Wednesday, June 9, 2010


I am a big fan of Maxine from Crabby Road, because I am a cantankerous old hag too. A visit to a doctor's office is worth a good rant; that's the guarantee we get from Medicare. I have a new doctor and he is a proud mother's dream. I'm as shallow as any 20 year old--good looks and charisma count. Isn't it unnerving when your doctor is younger than your children?

Continuing with my dissertation of Monday on Lyme Disease,  when I was in the doctor's office, all was going swimmingly until I showed them my Medicare Card. At that point the receptionist started talking louder like I had lost my hearing. Later she said, "You'll need to write this down so you don't forget." Am I missing something or do they hand out hearing aids and Alzheimer's with those Medicare cards?

How some people treat older people as if they are imbeciles ought to be illegal. I like to claim my senior rates but I don't expect to pay for it with a hit to my self-esteem. Back off junior, we've all been young and stupid too. That didn't sound quite right. I don't mean that we were also stupid when we were young as well as now that we are older. I meant that a young person can be young and stupid. Is that why she looks at me like I am an imbecile? I wasn't stupid when I was young and I'm not stupid just because I am over 65. Later, the nurse who took my blood pressure said, "You're in good shape for someone your age."  Well what did she expect, a Rascal scooter and a chaperone?

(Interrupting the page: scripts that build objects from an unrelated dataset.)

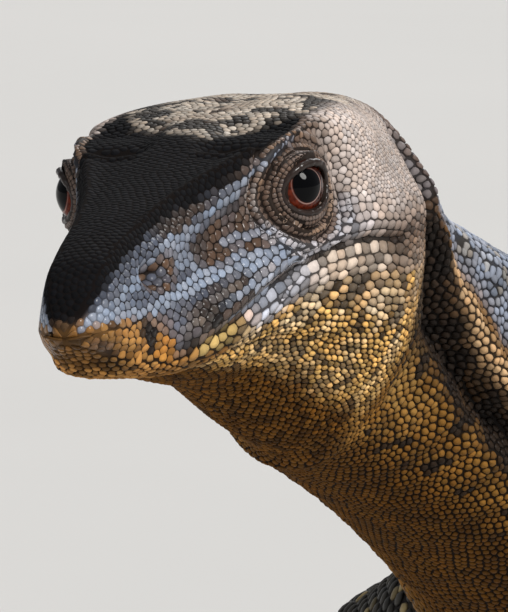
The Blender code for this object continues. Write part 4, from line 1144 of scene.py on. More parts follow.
def lidScales(sheet, side):
    # rows of small scales on the lids, found on a fine net of places round the eye
    net = np.meshgrid(np.linspace(57.0, 80.0, 220), side * np.linspace(0.10, 0.62, 300), indexing="ij")
    s, w = (places.ravel() for places in net)
    place = sheet.at(s, w)
    out, back, up = gazeFrame(side * sheet.leftSign)
    away = place - eyeCentre(side * sheet.leftSign)
    angle, edge = lidAngles(away, out, back, up)
    turn = np.arctan2(away @ up, away @ back)
    past = angle - edge
    near = np.abs(past - 0.4) < 0.5
    s, w, turn, past, place = s[near], w[near], turn[near], past[near], place[near]
    tree = treeOf(np.stack((np.cos(turn) * (1.0 + past), np.sin(turn) * (1.0 + past), 0.0 * turn), -1))
    found, taken = [], []
    for row, gap in scaleLook["lidRows"]:
        for aim in np.arange(0.0, 2 * math.pi, 0.02) + 0.3 * row:
            _, k, miss = tree.find(((1.0 + row) * math.cos(aim), (1.0 + row) * math.sin(aim), 0.0))
            close = taken and np.linalg.norm(np.array(taken) - place[k], axis=1).min() < 0.93 * gap
            if miss <= 0.03 and not close:
                taken.append(place[k])
                found.append((s[k], w[k], gap))
    return found


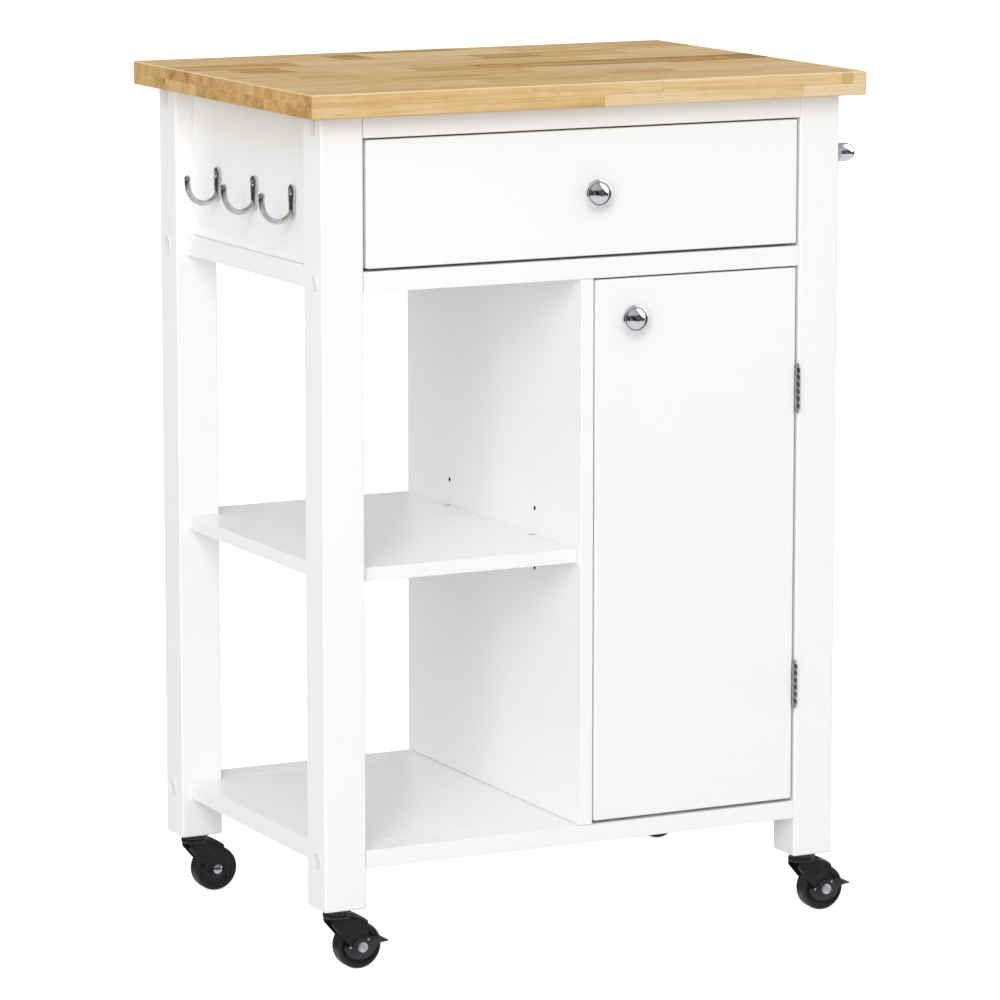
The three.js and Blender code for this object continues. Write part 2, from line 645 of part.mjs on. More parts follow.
// ---- the whole cart ----
addWorktop();
const CORNERS = [
  { name: 'front_left', sideX: -1, sideY: -1, braked: true },
  { name: 'front_right', sideX: 1, sideY: -1, braked: true },
  { name: 'back_left', sideX: -1, sideY: 1, braked: false },
  { name: 'back_right', sideX: 1, sideY: 1, braked: false },
];
for (const corner of CORNERS) {
  addLeg(corner.name, corner.sideX, corner.sideY);
  addCaster(corner.name, corner.sideX, corner.sideY, corner.braked);
}
addRails();
addDeck('middle_deck', [MIDDLE_DECK_BOTTOM, MIDDLE_DECK_TOP]);
addDeck('bottom_deck', [BOTTOM_DECK_BOTTOM, BOTTOM_DECK_TOP]);
addShelves();
addDivider();
addPanels();
addDrawer();
addDoor();
addHooks();
addTowelBar();

// The origin is the middle of the base of the whole object's box.
cart.updateMatrixWorld(true);
const extent = new THREE.Box3().setFromObject(cart, true);
const centre = extent.getCenter(new THREE.Vector3());
cart.position.set(-centre.x, -centre.y, -extent.min.z);

export default cart;
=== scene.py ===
import json
import math
import random

import bmesh
import bpy
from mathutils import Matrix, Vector

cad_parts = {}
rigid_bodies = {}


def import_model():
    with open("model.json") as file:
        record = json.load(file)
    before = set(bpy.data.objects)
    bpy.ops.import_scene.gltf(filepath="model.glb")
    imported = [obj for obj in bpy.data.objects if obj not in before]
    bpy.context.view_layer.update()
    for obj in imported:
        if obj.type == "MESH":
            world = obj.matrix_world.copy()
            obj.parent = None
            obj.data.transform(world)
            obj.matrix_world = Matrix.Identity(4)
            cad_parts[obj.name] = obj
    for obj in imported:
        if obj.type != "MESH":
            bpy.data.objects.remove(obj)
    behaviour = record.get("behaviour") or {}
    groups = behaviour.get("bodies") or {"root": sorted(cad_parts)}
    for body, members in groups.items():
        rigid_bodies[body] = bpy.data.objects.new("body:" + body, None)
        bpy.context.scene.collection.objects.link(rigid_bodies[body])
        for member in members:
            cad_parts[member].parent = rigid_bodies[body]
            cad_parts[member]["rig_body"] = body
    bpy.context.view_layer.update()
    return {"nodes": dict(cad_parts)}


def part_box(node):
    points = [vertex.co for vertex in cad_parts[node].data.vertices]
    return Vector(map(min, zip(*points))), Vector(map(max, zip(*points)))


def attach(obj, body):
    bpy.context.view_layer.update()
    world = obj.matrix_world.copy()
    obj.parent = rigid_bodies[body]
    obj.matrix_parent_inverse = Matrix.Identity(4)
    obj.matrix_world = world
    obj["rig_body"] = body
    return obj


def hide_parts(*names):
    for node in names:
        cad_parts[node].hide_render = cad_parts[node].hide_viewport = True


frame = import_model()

NODES = frame["nodes"]
MM = 0.001
CORNERS = ("front_left", "front_right", "back_left", "back_right")
BRAKED = ("front_left", "front_right")


# ---- node graphs
class Graph:
    """A node tree, with short calls for the nodes used here."""

    def __init__(self, tree, coordinates):
        self.tree = tree
        self.place = self.node("ShaderNodeTexCoord").outputs[coordinates]

    def node(self, kind, **settings):
        made = self.tree.nodes.new(kind)
        for key, value in settings.items():
            setattr(made, key, value)
        return made

    def feed(self, socket, value):
        if isinstance(value, bpy.types.NodeSocket):
            self.tree.links.new(value, socket)
        else:
            socket.default_value = value

    def math(self, operation, a, b=0.0, c=None, clamp=False):
        made = self.node("ShaderNodeMath", operation=operation, use_clamp=clamp)
        self.feed(made.inputs[0], a)
        self.feed(made.inputs[1], b)
        if c is not None:
            self.feed(made.inputs[2], c)
        return made.outputs[0]

    def times(self, a, b):
        return self.math("MULTIPLY", a, b)

    def total(self, first, *others):
        for term in others:
            first = self.math("ADD", first, term)
        return first

    def vector(self, operation, a, b):
        made = self.node("ShaderNodeVectorMath", operation=operation)
        self.feed(made.inputs[0], a)
        self.feed(made.inputs[1], b)
        return made.outputs["Vector"]

    def split(self, vector):
        made = self.node("ShaderNodeSeparateXYZ")
        self.feed(made.inputs[0], vector)
        return made.outputs

    def attribute(self, name):
        return self.node("ShaderNodeAttribute", attribute_name=name)

    def noise(self, scale, stretch=(1, 1, 1), at=None, detail=3.0, rough=0.55):
        where = self.vector("MULTIPLY", self.place if at is None else at, stretch)
        made = self.node("ShaderNodeTexNoise")
        self.feed(made.inputs["Vector"], where)
        for name, value in (("Scale", scale), ("Detail", detail), ("Roughness", rough)):
            made.inputs[name].default_value = value
        return made.outputs[0]

    def span(self, value, low, high, to_low=0.0, to_high=1.0, smooth=False):
        made = self.node("ShaderNodeMapRange")
        made.interpolation_type = "SMOOTHSTEP" if smooth else "LINEAR"
        self.feed(made.inputs["Value"], value)
        limits = {"From Min": low, "From Max": high, "To Min": to_low, "To Max": to_high}
        for name, value in limits.items():
            made.inputs[name].default_value = value
        return made.outputs[0]

    def ramp(self, value, stops):
        made = self.node("ShaderNodeValToRGB")
        points = made.color_ramp.elements
        while len(points) < len(stops):
            points.new(0.5)
        for point, (place, colour) in zip(points, stops):
            point.position = place
            point.color = (*colour, 1)
        self.feed(made.inputs[0], value)
        return made.outputs[0]

    def mix(self, factor, a, b, blend="MIX"):
        made = self.node("ShaderNodeMix", data_type="RGBA", blend_type=blend)
        self.feed(made.inputs[0], factor)
        self.feed(made.inputs[6], (*a, 1) if isinstance(a, tuple) else a)
        self.feed(made.inputs[7], (*b, 1) if isinstance(b, tuple) else b)
        return made.outputs[2]

    def bump(self, height, distance, strength=1.0, after=None):
        made = self.node("ShaderNodeBump")
        made.inputs["Strength"].default_value = strength
        made.inputs["Distance"].default_value = distance
        self.feed(made.inputs["Height"], height)
        if after is not None:
            self.feed(made.inputs["Normal"], after)
        return made.outputs[0]


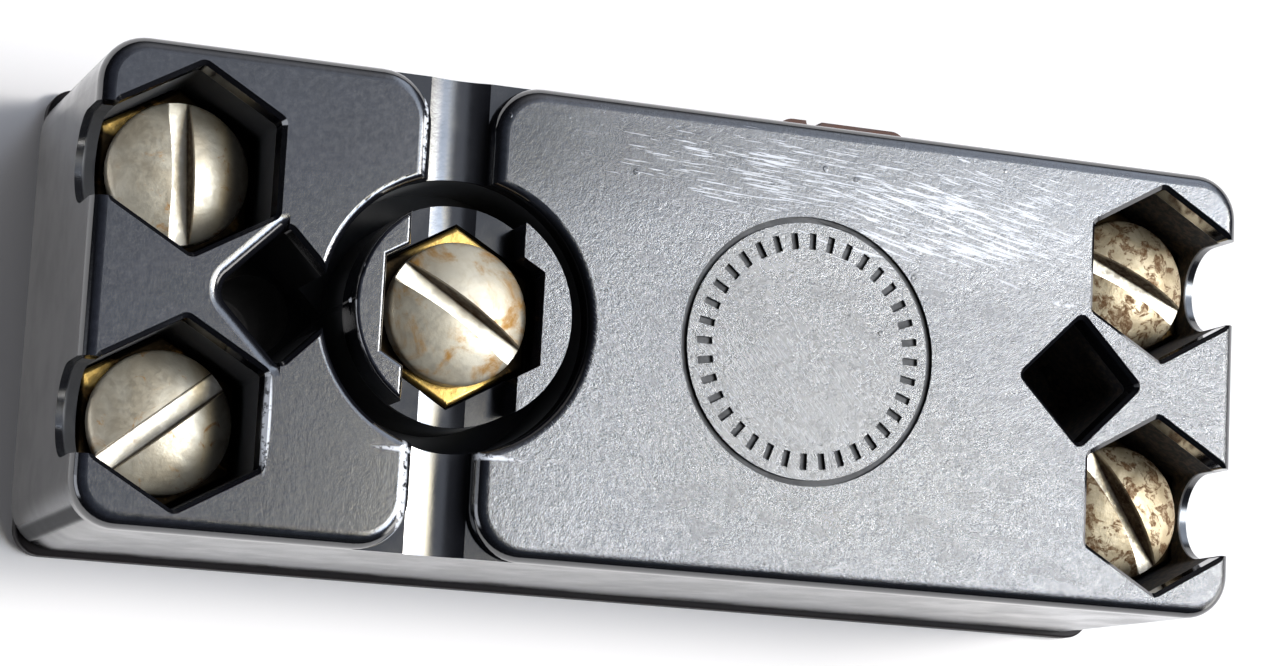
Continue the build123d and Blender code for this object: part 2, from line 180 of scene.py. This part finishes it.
class Moulding:
    """The textures of a black phenolic moulding, and the graph that they are in."""

    def __init__(self, name, specular):
        inputs = {"IOR": 1.6, "Specular IOR Level": specular}
        self.material, self.graph, self.shader, self.place = material(name, inputs)
        g = self.graph
        self.cloud = g.noise(self.place, 0.25, 4.0, 0.6)
        self.mottle = g.noise(self.place, 2.6, 7.0, 0.75)
        self.relief = g.math("MULTIPLY_ADD", g.noise(self.place, 8.0, 3.0, 0.6), 0.4, self.mottle)
        clouded = g.ramp(self.cloud, 0.3, 0.75, 0.65, 1.0)
        self.film = g.times(clouded, g.ramp(self.mottle, 0.3, 0.7, 0.7, 1.2))

    def connect(self, colour, roughness, normal):
        """Give the shader what it shows. Returns the material."""
        for name, value in (("Base Color", colour), ("Roughness", roughness), ("Normal", normal)):
            self.graph.put(self.shader, name, value)
        return self.material


def plain_moulding(name, dark, haze):
    """A matt moulding with an even haze."""
    surface = Moulding(name, specular=0.12)
    g = surface.graph
    return surface.connect(
        colour=g.mix(g.times(surface.film, 0.8), dark, haze),
        roughness=g.ramp(surface.mottle, 0.25, 0.8, 0.45, 0.6),
        normal=g.bump(surface.relief, 0.15, 0.04 * MM),
    )


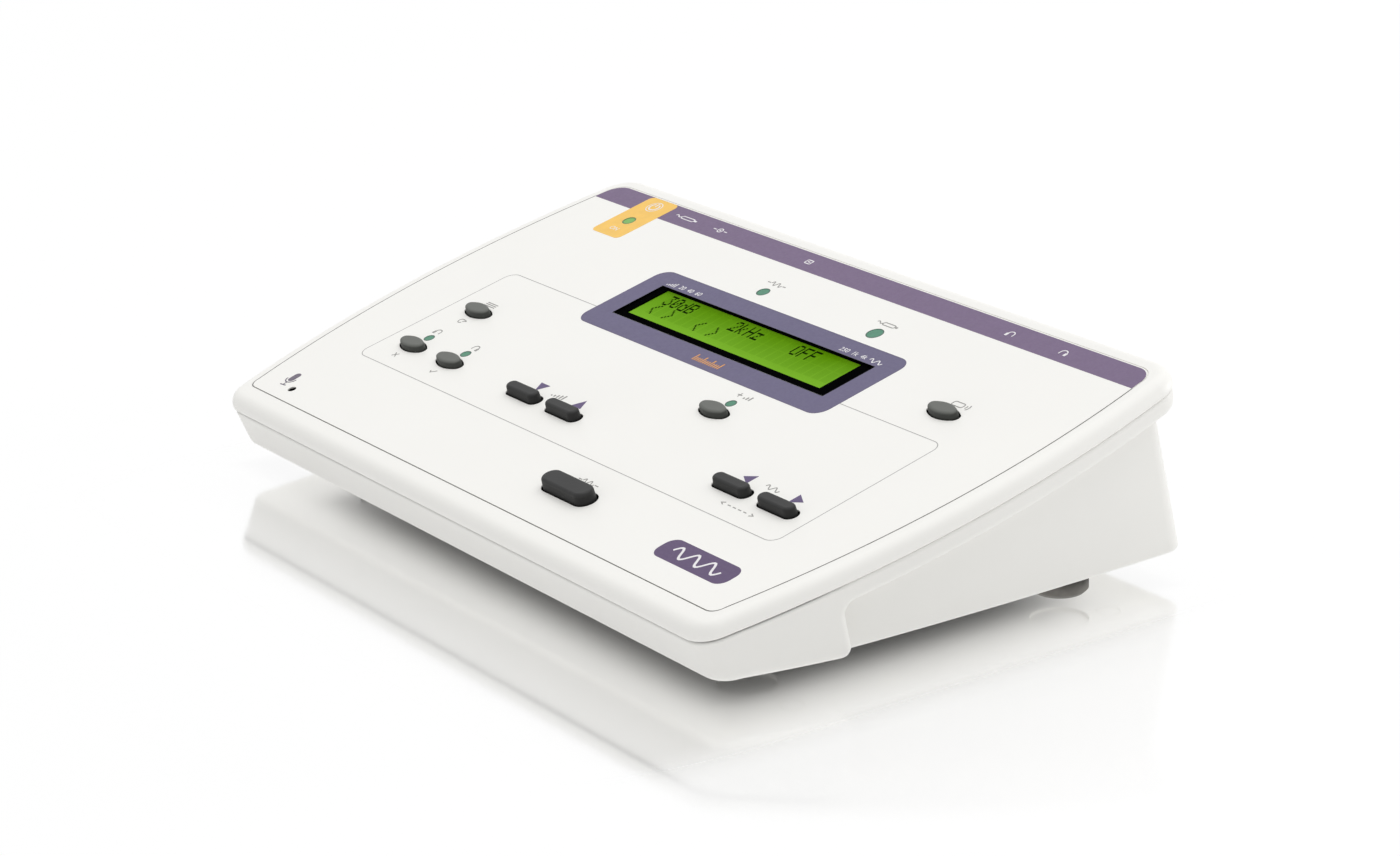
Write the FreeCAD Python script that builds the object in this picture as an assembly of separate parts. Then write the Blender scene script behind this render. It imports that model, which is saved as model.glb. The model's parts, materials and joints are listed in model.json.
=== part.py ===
"""Bench-top screening audiometer: a sloping two-part moulded case with a keypad and a text display.

Row frame: millimetres, +X to the operator's right, +Y to the back, +Z up, origin on the table
under the middle of the case.  Most pieces are drawn in the panel frame and then placed: u runs
along +X, v up the slope of the panel, and h is the height above the panel's surface.
"""
import FreeCAD, Part
import math
import os

Vector = FreeCAD.Vector

# ---------------------------------------------------------------- driving dimensions, mm and degrees
# case
CASE_WIDTH = 270.0            # rim at its widest
CASE_DEPTH = 160.0            # nose of the rim to the foot of the rear wall
PANEL_TILT = 14.0             # slope of the operating panel
FRONT_HEIGHT = 26.8           # panel surface above the table at its front edge
FOOT_HEIGHT = 8.4             # underside of the case above the table
WALL = 2.5                    # moulded wall
RIM_SIDE = 5.5                # rim outside the overlay at the sides
RIM_FRONT = 7.8               # rim outside the overlay at the front
RIM_BACK = 6.2                # rim outside the overlay at the back
RIM_RISE = 0.0                # rim above the overlay
RIM_ROUND = 3.8               # rounding of the rim's top edge
RIM_CORNERS = (8.5, 11.0)    # plan corner radius of the rim, front and rear
PARTING_DEPTH = 5.0           # parting line below the panel
PARTING_ROUNDS = (1.0, 0.9)   # rounded edges at the parting line, above and below it
LIP_THICKNESS = 5.8           # band of the lower case under the rim
LIP_OVERHANG = 5.5            # band outside the rear wall
LIP_DRAFT_STEP = 0.3          # lower case set in from the rim at the parting line
BOW_RADIUS = 334.5            # the sides bow out on this radius
BOW_LINE = 20.0               # place of the widest line, from the panel datum
BASE_TUCK = 3.1               # foot of the front block inside the rim, at the sides
CHIN_TUCK = 5.9               # foot of the chin behind the nose
BASE_CORNERS = (6.5, 7.0)    # plan corner radius at the foot, front and rear
BLOCK_LENGTH = 39.2           # full-width front block, from the nose up the panel
BLOCK_INSET = 4.5             # side walls behind the block are set in by this
STEP_ROUND = 3.3              # the block's step runs into the lip on this radius
BLOCK_FOOT_ROUND = 2.8        # rounding all round the block's foot
LIP_ROUND = 2.2               # rounding of the lip's lower edge and the step's outer edges
BODY_TUCK = 10.5              # foot of the side walls inside the rim, at the widest
BODY_TOP_TUCK = 6.1           # head of the side walls inside the rim, under the lip
BODY_BOW_RADIUS = 1550.0      # gentler bow of the side walls' foot
BODY_BOW_LINE = 44.3
BODY_FOOT_ROUND = 1.2
TONGUE_WIDTH = 1.5            # tongue of the upper case inside the lip
TONGUE_DEPTH = 2.3
TONGUE_CLEARANCE = 0.2

# panel overlay
PANEL_FRONT = -67.1           # overlay's front edge, from the panel datum
OVERLAY_THICKNESS = 0.4
OVERLAY_GAP = 0.3
OVERLAY_CORNERS = (3.6, 6.0)  # front and rear
WINDOW_SINK = 0.05            # display window under the overlay's surface

# display, centred on the window
DISPLAY_U = 0.7
DISPLAY_V = 29.9
WINDOW_SIZE = (102.0, 19.0)
WINDOW_FLANGE = 2.0
WINDOW_THICKNESS = 1.15
WINDOW_CLEARANCE = 0.2
LCD_SHIFT = (-1.6, 1.6)       # viewing area from the window's centre
LCD_VIEW = (93.5, 15.4)
LCD_FRAME_SIZE = (105.0, 22.6)
LCD_FRAME_TOP = -1.35
LCD_FRAME_SHEET = 0.5
LCD_BOARD_SIZE = (118.0, 36.0)
LCD_BOARD_TOP = -7.0
LCD_SCREW_SPACING = (111.0, 29.0)
LCD_GLASS_THICKNESS = 1.9
LCD_FIT = 0.2                 # glass and backlight inside the frame, each side
HEADER_SHIFT = (-20.0, 2.2)   # pin strip from the window's centre, and from the display board's edge
HEADER_SIZE = (40.6, 2.5)

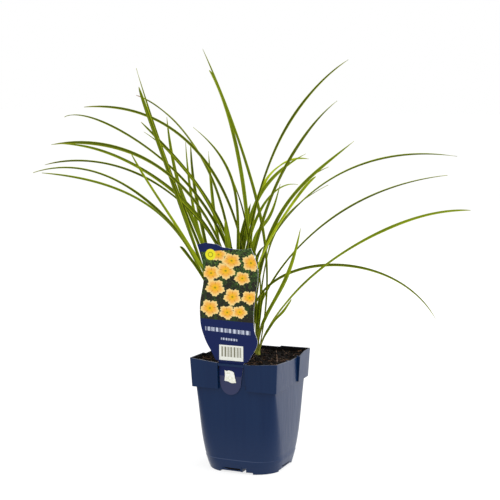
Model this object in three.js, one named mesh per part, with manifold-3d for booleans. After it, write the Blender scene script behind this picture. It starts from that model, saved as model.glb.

No generational wars intended, but young whippersnappers get on my nerves. Don't they realize that if they don't self-destruct first,  they will get to lose much, if not all of their hair, get gray hair, get wrinkles, grow a bigger tummy and forget a few nouns? They are already doomed to hearing loss if their listening habits are any indication. Seriously, the noise at concerts, movies, or the ear phones of an IPod that you can hear from three feet away can't be great for their hearing. I'm sorry, I forgot if you are under thirty, you come with a money back guarantee of immortality and no consequences for irresponsible behavior. Try cashing in that guarantee.

Yours truly,
the imbecile  (no capital letters since I didn't mean it as a proper noun and a select few under thirty can spell it anyway. I'm on meds, I'm not responsible.)


  1. Stumbled across you today - and love your writing. I hope you don't mind me dropping by to put in my 2p's worth every now and again.

  2. It's great to hear from you--the more the merrier. Visit again.

  3. I just tell them 'and if you're lucky it will happen to you too.'

  4. Just found your blog today - I'm in my 20's but I promise not to treat anyone older than me like an imbecile ;-)

  5. Hi Vanessa, welcome to life from the other side :-) I would love to be twenty something again. Enjoy it. It's not so bad being over sixty, I just try to look at the lighter side of life. I like visiting your blog--neat stuff.

  6. I have six months to go till I am eligible for Medicare, but I keep hearing stories like this about how people on Medicare are being treated. So I am sharpening my wits and my knives.

  7. I like to look for the humor in anything, but I really can't complain about Medicare coverage--knock on wood. I've been using it for less than a year and my secondary coverage from my job is good. I have issues with people in the health industry occasionally.